Nov. 23, 2011 | WMU News

Photo of Dr. Ron Mallon.
KALAMAZOO--Visiting scholars from Duke University and the University of Utah will tackle such thorny issues as race and the impact of neuroscience in the courtroom in free, public talks early next month at Western Michigan University.

Dr. Ron Mallon, associate professor of philosophy at the University of Utah, will speak at 4 p.m. Thursday, Dec. 1, in the Political Science Library on the third floor of Friedmann Hall. His topic for that lecture is "Was the Concept of Race Invented in the 19th Century?" Mallon's second address is a keynote for WMU's Fifth Annual Graduate Philosophy Conference at 5:15 p.m. Saturday, Dec. 3, in the Fetzer Center and is titled "Social Construction, Performance and Self-Explanation: A Casual Model."

Photo of Dr. Walter Sinnott-Armstrong.
Dr. Walter Sinnott-Armstrong, the Chauncey Stillman Professor of Practical Ethics in the Department of Philosophy and the Kenan Institute for Ethics at Duke University, is also a keynote speaker at the philosophy conference. He will talk about "Law and Neuroscience" at 5:15 p.m. Friday, Dec. 2, also in the Fetzer Center. His talk will describe how neuroscientists are being called upon as expert witnesses in court cases, with many undermining traditional notions of responsibility and arguing that addicts and psychopaths should be found not guilty, while others seek to determine which witnesses are lying, which jurors are biased or which plaintiffs are in pain.

Mallon is being brought to campus through the WMU Visiting Scholars and Artists Program. His research is in social philosophy, philosophy and moral psychology. He has authored or co-authored papers in Cognition, Ethics, Journal of Political Philosophy, Midwest Studies in Philosophy, Mind and Language, Social Psychology and numerous other publications.

Mallon has co-directed the NEH Summer Institute in Salt Lake City and received the Charlotte W. Newcombe Doctoral Dissertation Fellowship, a Laurence S. Rockefeller Visiting Fellowship at the Princeton University Center for Human Values and an American Council of Learning Societies Fellowship.

Sinnott-Armstrong is affiliated with the Duke Institute for Brain Sciences, the Duke Center for Cognitive Neuroscience and the Duke Center for Interdisciplinary Decision Sciences. He serves as resource faculty in philosophy at the University of North Carolina at Chapel Hill, partner investigator at the Oxford Centre for Neuroethics and research scientist with The Mind Research Network in New Mexico. He has received fellowships from the Harvard Program in Ethics and the Professions, the Princeton Center for Human Values, the Oxford Uehiro Centre for Practical Ethics, the Center for Applied Philosophy and Public Ethics at the Australian National University and the Sage Center for the Study of the Mind at the University of California, Santa Barbara.

He has published widely on ethics, empirical moral psychology and neuroscience, philosophy of law, epistemology, philosophy of religion and informal logic, and his articles have appeared in a variety of philosophical, scientific and popular journals and collections.
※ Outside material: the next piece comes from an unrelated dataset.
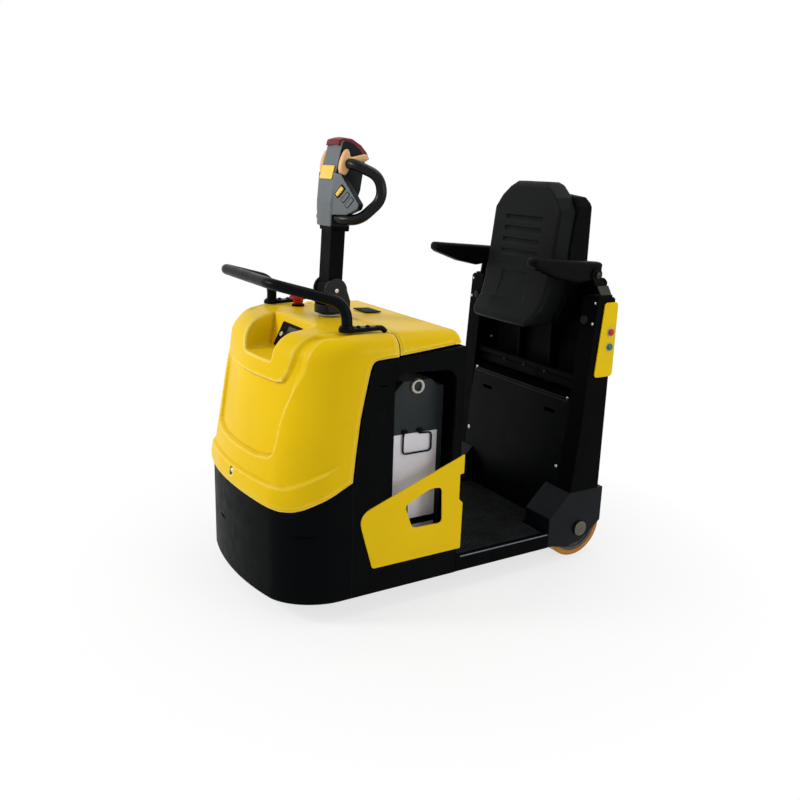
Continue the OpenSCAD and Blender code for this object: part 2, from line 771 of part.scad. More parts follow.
module drive_hub() in_frame() color("#8d9093") wheel_hub(wheelbase, 0, drive_tyre_w, drive_axle_r);
module drive_tyre() in_frame() color("#d98a1e") tyre(wheelbase, 0, drive_tyre_w);
module rear_hub_left() in_frame() color("#8d9093") wheel_hub(0, rear_tyre_y, rear_tyre_w, axle_r);
module rear_tyre_left() in_frame() color("#d98a1e") tyre(0, rear_tyre_y, rear_tyre_w);
module rear_hub_right() in_frame() color("#8d9093") wheel_hub(0, -rear_tyre_y, rear_tyre_w, axle_r);
module rear_tyre_right() in_frame() color("#d98a1e") tyre(0, -rear_tyre_y, rear_tyre_w);

floor_pan();
platform_mat();
bulkhead();
drive_frame();
rear_beam();
tow_jaw();
front_skirt();
side_panels();
wheel_boxes();
columns();
kick_panel();
rear_panel();
cross_bar();
seat_post();
seat_shell();
seat_pad();
arm_brackets();
armrest_left();
armrest_right();
front_cover();
instrument_panel();
emergency_stop();
battery_cover();
cover_pad();
battery();
battery_fittings();
guards();
button_plate();
stop_button();
start_button();
hand_rail();
bearing_flange();
steering_yoke();
tiller_arm();
tiller_head();
tiller_loops();
thumb_wheels();
belly_button();
drive_unit();
drive_hub();
drive_tyre();
rear_hub_left();
rear_tyre_left();
rear_hub_right();
rear_tyre_right();
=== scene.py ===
# Looks of the stand-on electric tow tractor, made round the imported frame.
# Sizes are millimetres measured forwards from the rear axle, out from the middle and up from the
# floor, as in the part's source. to_frame() turns them into the frame's metres.
import json
import math

import bmesh
import bpy
import numpy as np
from mathutils import Euler, Matrix, Vector
from mathutils.geometry import tessellate_polygon

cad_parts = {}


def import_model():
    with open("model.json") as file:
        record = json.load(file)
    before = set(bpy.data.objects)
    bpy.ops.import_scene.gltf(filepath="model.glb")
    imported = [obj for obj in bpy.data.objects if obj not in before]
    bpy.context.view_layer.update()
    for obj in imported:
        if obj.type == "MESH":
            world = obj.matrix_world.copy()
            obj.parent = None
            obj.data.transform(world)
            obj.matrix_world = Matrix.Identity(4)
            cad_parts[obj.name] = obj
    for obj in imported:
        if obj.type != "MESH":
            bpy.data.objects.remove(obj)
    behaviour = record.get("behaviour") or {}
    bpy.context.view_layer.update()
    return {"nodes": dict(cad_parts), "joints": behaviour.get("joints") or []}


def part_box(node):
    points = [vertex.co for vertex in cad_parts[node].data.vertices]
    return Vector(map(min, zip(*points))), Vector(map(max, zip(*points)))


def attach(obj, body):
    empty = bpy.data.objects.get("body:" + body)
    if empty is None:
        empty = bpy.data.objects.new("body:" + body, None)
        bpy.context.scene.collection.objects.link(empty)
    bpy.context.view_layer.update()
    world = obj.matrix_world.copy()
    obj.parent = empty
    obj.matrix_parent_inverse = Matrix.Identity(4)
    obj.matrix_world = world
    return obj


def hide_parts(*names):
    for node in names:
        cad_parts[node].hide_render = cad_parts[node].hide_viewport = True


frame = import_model()

NODES = frame["nodes"]
MM = 0.001
PIVOT = {j["name"]: np.array(j["pos_m"]) for j in frame["joints"]}
AXLE_X = PIVOT["rear_spin_left"][0]
X, Y, Z = (1, 0, 0), (0, 1, 0), (0, 0, 1)
SIDES = (1, -1)
SHARP_OVER, BEVEL_OVER, FLAT_UNDER = (math.radians(a) for a in (40, 32, 0.8))
WELD_GAP = 2e-5


# Measures


def to_frame(points):
    """Points in millimetres from the rear axle, as metres in the frame."""
    return np.asarray(points, float) * MM + (AXLE_X, 0, 0)


def from_frame(point):
    return (np.asarray(point, float) - (AXLE_X, 0, 0)) / MM


def box_mm(node):
    low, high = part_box(node)
    return from_frame(low), from_frame(high)


def unit(v):
    v = np.asarray(v, float)
    return v / np.linalg.norm(v)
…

His current work is on moral psychology and brain science as well as uses of neuroscience in legal systems. He is also working on a book that will develop a contrasting view of freedom and responsibility.

In addition to the Visiting Scholars and Artist Program, sponsors include the WMU Center for the Study of Ethics in Society, the Graduate Student Advisory Committee and the philosophy department.